Factbox: Profile of late President Kaczynski

Polish President Lech Kaczynski was killed when a plane carrying 132 people crashed in thick fog on its approach to a Russian airport Saturday, killing everyone on board.

A plane carrying Polish President Lech Kaczynski crashed near the Smolensk airport Saturday, killing the president and all 132 people on board.

NEWSCOM/FILE

April 10, 2010

Polish President Lech Kaczynski, 60, was killed when his plane crashed on its approach to a Russian airport on Saturday, a Polish government official at the airport told Reuters. Here are some facts about the president.

POLITICAL ROLE:

-- In Poland's first free presidential elections in 1990, twins Lech and Jaroslaw Kaczynski were the driving force behind Solidarity hero Lech Walesa's victory over another leading dissident, Tadeusz Mazowiecki.

-- Lech Kaczynski was head of the national security office under Walesa. He fell out with him after resisting calls for Poland to abandon "shock therapy" economic reform. Kaczynski later became justice minister in the government of Jerzy Buzek.

-- Kaczynski was elected president in 2005. The win followed a general election victory by the Law and Justice party led by his identical twin Jaroslaw, and made the Kaczynski duo the undisputed first family in the new European Union member state.

-- Lech Kaczynski named his brother prime minister in July 2006.

-- In 2007, Donald Tusk became prime minister after leading his centrist Civic Platform to victory in parliamentary elections. Tusk pursued pro-market economic policies and repaired relations with Germany and Russia, badly strained under the previous administration of the president's brother.
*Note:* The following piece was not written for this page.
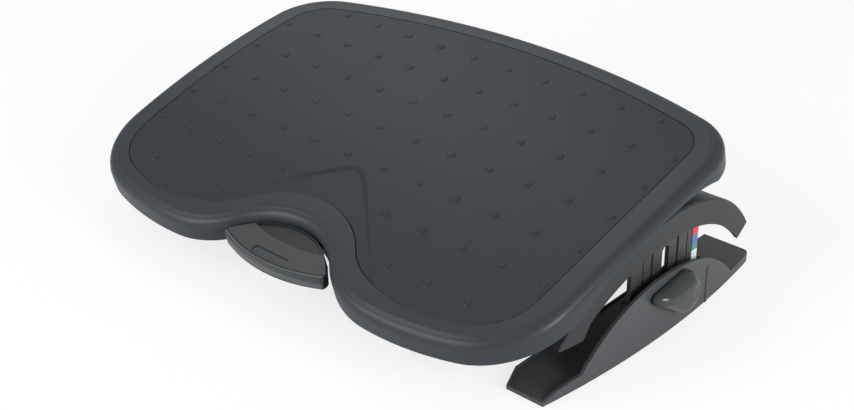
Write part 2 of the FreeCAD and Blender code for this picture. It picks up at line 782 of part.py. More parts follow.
def makeCarrierScrews():
    face = bossLow - 2.0
    return [onPlatform(headZ(x, y, face - screwRise, face)) for x in (-bossX, bossX) for y in bossYs]


def makeSprings():
    """Two folded leaf springs between the carrier's floor and the pedal's arm."""
    low = carrierFloor + 2 + springWire
    high = pedalTop - 11.5 - springWire
    rise = V(0, 0, springWire)
    springs = []
    for x in (-springX, springX):
        folds = [V(x + (springReach if i % 2 else -springReach), springY - springHalf,
                   low + (high - low) * i / springFolds) for i in range(springFolds + 1)]
        leaves = [Part.Face(Part.makePolygon([a - rise, b - rise, b + rise, a + rise, a - rise])).extrude(
            V(0, 2 * springHalf, 0)) for a, b in zip(folds, folds[1:])]
        springs.append(onPlatform(leaves[0].fuse(leaves[1:])))
    return springs


# Feet
footCorner = 8.0
padHalf = 6.0
padSeat = 1.0
padPlaces = ((252.0, -112.0), (238.0, -60.0), (262.0, 60.0), (252.0, 156.0))


def padBlock(x, y, low, high, half):
    return box(x - half, x + half, y - half, y + half, low, high)


def footEdgeX(y, inset=0.0):
    return footX - footBow + math.sqrt((footBow - inset) ** 2 - (y - footBowY) ** 2)


def footPrism(low, high, inset=0.0):
    front = footFront + inset
    rear = footRear - inset
    inner = footInner + inset
    points = [V(footEdgeX(rear, inset), rear, 0), V(inner, rear, 0), V(inner, footChamferY, 0),
              V(footToeX + inset, front, 0), V(footEdgeX(front, inset), front, 0)]
    edges = [Part.LineSegment(a, b).toShape() for a, b in zip(points, points[1:])]
    edges.append(arcThrough(points[-1], V(footX - inset, footBowY, 0), points[0]))
    face = Part.Face(Part.Wire(edges))
    face.translate(V(0, 0, low))
    solid = face.extrude(V(0, 0, high - low))
    corner = [e for e in solid.Edges if abs(e.CenterOfMass.y - rear) < 0.01
              and abs(e.CenterOfMass.x - points[0].x) < 0.01]
    return solid.makeFillet(max(footCorner - inset, 1.0), corner)


def cheekProfile():
    """The space under the cheek's upper edge, seen from the side."""
    frontZ = cheekTop - cheekFrontR
    rearZ = cheekTop - cheekRearR
    kink = V(0, kinkY, frontZ + math.sqrt(cheekFrontR ** 2 - (kinkY - cheekFrontY) ** 2))
    crest = V(0, cheekFrontY, cheekTop)
    crestRear = V(0, cheekRearY, cheekTop)
    meet = V(0, cheekRearY + math.sqrt(cheekRearR ** 2 - (deckZ - rearZ) ** 2), deckZ)
    middle = 0.5 * (kinkY + cheekFrontY)
    halfway = V(0, middle, frontZ + math.sqrt(cheekFrontR ** 2 - (middle - cheekFrontY) ** 2))
    middle = 0.5 * (cheekRearY + meet.y)
    halfRear = V(0, middle, rearZ + math.sqrt(cheekRearR ** 2 - (middle - cheekRearY) ** 2))
    low = padHeight
    points = [meet, V(0, footRear, deckZ), V(0, footRear, low), V(0, footFront, low),
              V(0, footFront, low + footFloor + 0.4), V(0, lipY, lipZ), kink]
    edges = [Part.LineSegment(a, b).toShape() for a, b in zip(points, points[1:])]
    edges.append(arcThrough(kink, halfway, crest))
    edges.append(Part.LineSegment(crest, crestRear).toShape())
    edges.append(arcThrough(crestRear, halfRear, meet))
    return Part.Face(Part.Wire(edges)).extrude(V(100, 0, 0))


def makeFoot():
    low = padHeight
    top = low + footFloor
    floor = footPrism(low, top).cut(box(200, 300, deckFront + 3, 300, -5, 50))
    rim = footPrism(low, top + 1.4).cut(footPrism(low - 1, top + 5, 1.6)).cut(
        box(200, 300, deckFront, 300, -5, 50))
    profile = cheekProfile()
    profile.translate(V(200, 0, 0))
    cheek = footPrism(low, cheekTop + 5).cut(footPrism(low - 1, cheekTop + 9, footWall))
    cheek = cheek.common(profile).common(box(footX - 25, 300, -200, 200, -5, 90))
    deck = footPrism(low, deckZ).common(box(200, 300, deckFront, 300, -5, 50))
    deck = deck.cut(footPrism(low - 1, deckZ - footFloor, footWall).common(
        box(200, 300, deckFront + 3, 300, -5, 50)))
    parts = [rim, cheek, deck]
    for x, y in padPlaces:
        if y > deckFront:
            parts.append(padBlock(x, y, low, deckZ - 1.0, padHalf + 1.6))
    for y, s in ((rackY - rackHalf - guideGap, -1), (rackY + rackHalf + guideGap, 1)):
        y0, y1 = sorted((y - s * 3.0, y + s * 3.0))
        guide = box(rackX - rackThickness - 3.4, rackX + 3.8, y0, y1, low, guideTop)
        y0, y1 = sorted((y, y - s * 10))
        parts.append(guide.cut(box(rackX - rackThickness - 0.4, rackX + 0.8, y0, y1, top, guideTop + 1)))
        y0, y1 = sorted((y, y + s * 3.0))
        parts.append(box(rackX + 3, footX - 1.5, y0, y1, low, guideTop - 4))
    for y in (-75.0, -45.0, 105.0):
        gusset = box(footX - 16, footX + 3, y - 1, y + 1, low, 15.0).common(footPrism(low, 60, 0.5)).common(profile)
        parts.append(gusset)
    body = floor.fuse(parts)
    for x, y in padPlaces:
        body = body.cut(padBlock(x, y, 0, low + padSeat, padHalf + 0.1))
    body = body.cut(rodX(footX - 10, footX + 5, knobY, knobZ, bushRadius + 0.05))
    return body.removeSplitter()


def makePads():
    return [padBlock(x, y, 0, padHeight + padSeat, padHalf) for x, y in padPlaces]


def leafFace(x, inset):
    """Knob outline across X: a round end and a pointed end joined by tangents."""
    r1 = knobRound - inset
    r2 = max(knobNose - 0.35 * inset, 1.4)
    shift = inset * 0.75 / math.hypot(knobNoseY - knobRoundY, knobNoseZ - knobRoundZ)
    y2 = knobNoseY + (knobRoundY - knobNoseY) * shift
    z2 = knobNoseZ + (knobRoundZ - knobNoseZ) * shift
    dy = y2 - knobRoundY
    dz = z2 - knobRoundZ
    along = math.atan2(dz, dy)
    swing = math.acos((r1 - r2) / math.hypot(dy, dz))

    def spot(y, z, r, a):
        return V(x, y + r * math.cos(a), z + r * math.sin(a))
    big = [spot(knobRoundY, knobRoundZ, r1, along + k) for k in (swing, math.pi, -swing)]
    small = [spot(y2, z2, r2, along + k) for k in (-swing, 0, swing)]
    edges = [arcThrough(*big), Part.LineSegment(big[2], small[0]).toShape(), arcThrough(*small),
             Part.LineSegment(small[2], big[0]).toShape()]
    return Part.Wire(edges)


def makeKnob():
    top = knobBase + knobHeight
    body = Part.Face(leafFace(knobBase, 0)).extrude(V(knobHeight, 0, 0))
    body = body.makeChamfer(knobEdge, [e for e in body.Edges if e.BoundBox.XMin > top - 0.01])
    length = V(0, knobRoundY - knobNoseY, knobRoundZ - knobNoseZ)
    start = V(top - knobCrown, knobRoundY, knobRoundZ) - length * 2
    body = body.common(Part.makeCylinder(knobCrown, 5 * length.Length, start, length))
    return body.cut(rodX(knobBase - 1, knobBase + 9, knobY, knobZ, studRadius + 0.02))


def makeStud():
    x = rackX - rackThickness - 0.3 - washerThickness - 0.02
    rod = rodX(x - 1, knobBase + 8.5, knobY, knobZ, studRadius)
    points = [V(x - studHead, knobY + studHeadRadius * math.cos(math.radians(a)),
                knobZ + studHeadRadius * math.sin(math.radians(a))) for a in range(0, 361, 60)]
    head = Part.Face(Part.makePolygon(points)).extrude(V(studHead, 0, 0))
    return rod.fuse(head)


def makeWasher():
    x = rackX - rackThickness - 0.3
    return rodX(x - washerThickness, x, knobY, knobZ, washerRadius).cut(
        rodX(x - 5, x + 5, knobY, knobZ, studRadius + 0.05))


def makeBush():
    ring = rodX(footX - footWall - 0.6, footX + 1.4, knobY, knobZ, bushRadius)
    return ring.cut(rodX(footX - 20, footX + 20, knobY, knobZ, studRadius + runningGap))


def makeJaw():
    tip = rackX + jawGap
    base = tip + toothCut + 1.2
    reach = toothOffset + toothWidth + 2.0
    high = jawTeeth * toothPitch
    body = box(base, base + jawThickness, knobY - reach, knobY + reach, knobZ - high - 1.5, knobZ + high + 1.5)
    for s in (-1, 1):
        body = body.fuse(toothSlab(knobY + s * toothOffset, knobZ - high, knobZ + high, tip, base + 1, 0.2))
    body = body.cut(rodX(tip - 5, base + 20, knobY, knobZ, studRadius + 0.1))
    return body.removeSplitter()


save("platform_shell", makeShell())
save("foot_mat", makeMat())
for x, name in ((-198.0, "left_outer"), (-52.0, "left_inner"), (52.0, "right_inner"), (198.0, "right_outer")):
    save(name + "_pivot_cap", makeCap(x))
save("pivot_cap_screws", makeCapScrews())
bracket = makeBracket()
rack = makeRack()
strip = makeStrip()
save("right_bracket", bracket)
save("left_bracket", mirrored(bracket))
save("right_rack_plate", rack)
save("left_rack_plate", mirrored(rack))
save("right_height_strip", strip)
save("left_height_strip", mirrored(strip))
save("rack_screws", makeRackScrews())
save("cross_beam", makeBeam())
save("beam_screws", makeBeamScrews())
save("tilt_axle", makeAxle())
save("axle_clips", makeClips())
save("brake_quadrant", makeQuadrant())
save("quadrant_screws", makeQuadrantScrews())
save("brake_lining", makeLining())
save("brake_slider", makeSlider())
save("pedal", makePedal())
save("pedal_pin", makePedalPin())
save("pedal_carrier", makeCarrier())
save("carrier_screws", makeCarrierScrews())
save("pedal_springs", makeSprings())
sideParts = {"foot": makeFoot(), "foot_pads": makePads(), "knob": makeKnob(), "clamp_stud": makeStud(),
             "clamp_washer": makeWasher(), "knob_bushing": makeBush(), "clamp_jaw": makeJaw()}
for name, shape in sideParts.items():
    if isinstance(shape, list):
        shape = Part.makeCompound(shape)
    save("right_" + name, shape)
    save("left_" + name, mirrored(shape))
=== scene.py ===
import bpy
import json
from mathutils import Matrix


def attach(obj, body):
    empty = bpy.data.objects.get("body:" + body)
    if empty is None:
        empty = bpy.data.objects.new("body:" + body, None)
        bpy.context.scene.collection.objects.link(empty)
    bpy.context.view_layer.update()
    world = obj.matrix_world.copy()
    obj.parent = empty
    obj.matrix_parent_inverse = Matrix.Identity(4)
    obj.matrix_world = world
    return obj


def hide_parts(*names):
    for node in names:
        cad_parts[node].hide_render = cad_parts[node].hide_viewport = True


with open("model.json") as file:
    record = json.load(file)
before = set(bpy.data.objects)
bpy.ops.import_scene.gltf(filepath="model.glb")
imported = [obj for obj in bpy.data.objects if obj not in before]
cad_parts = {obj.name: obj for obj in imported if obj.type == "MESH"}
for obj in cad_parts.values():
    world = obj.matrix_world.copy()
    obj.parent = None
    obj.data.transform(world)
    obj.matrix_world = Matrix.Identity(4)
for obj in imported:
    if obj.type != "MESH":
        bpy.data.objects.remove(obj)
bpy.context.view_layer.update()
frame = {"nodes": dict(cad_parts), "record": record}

import json
import math
import bpy
import numpy as np
from mathutils import Matrix, Vector

nodes = frame["nodes"]
print("frame loaded:", len(nodes), "nodes")

# The camera: its place in metres, and the directions of its right and upper sides
camera = {"place": (0.8629, -0.9037, 0.7145), "lens": 62.38, "sensor": 36.0,
          "right": (0.7389, 0.67365, -0.01474), "up": (-0.31364, 0.3632, 0.87733)}


def makeCamera():
    data = bpy.data.cameras.new("camera")
    data.lens = camera["lens"]
    data.sensor_width = camera["sensor"]
    eye = bpy.data.objects.new("camera", data)
    right = Vector(camera["right"]).normalized()
    up = Vector(camera["up"])
    up = (up - right * up.dot(right)).normalized()
    turn = Matrix((right, up, right.cross(up))).transposed()
    eye.matrix_world = Matrix.Translation(camera["place"]) @ turn.to_4x4()
    bpy.context.scene.collection.objects.link(eye)
    bpy.context.scene.camera = eye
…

-- Kaczynski was a critic of the economically liberal government and often vetoed its bills, including 2008 plans to encourage hospitals to operate on a commercial basis -- a plan the president said amounted to privatization. He vetoed a 2009 bill that aimed to shake up public media.

-- President Kaczynski criticized the government in January 2010 for prolonging gas negotiations with Moscow and deepening Poland's already heavy reliance on Russian gas.

LIFE DETAILS:-- Lech Kaczynski was born in June 1949 and studied at the Faculty of Law and Administration at the University of Warsaw.

-- He and his brother first came to prominence as freckle-faced child stars in the Polish movie hit "The Two Who Stole the Moon" in 1962, playing a town's troublemakers.

-- Lech Kaczynski was interned under martial law from December 1981-October 1982 for his involvement in the Solidarity movement. After the fall of communism the twins became power brokers on the right of a fragmented political scene.

-- In office, the twins campaigned to expose those who had collaborated with the communists and promised a "moral revolution" against corruption.

-- Lech Kaczynski's appeal was based on his image as an incorruptible politician who, unlike some post-communist leaders, never personally benefited from politics.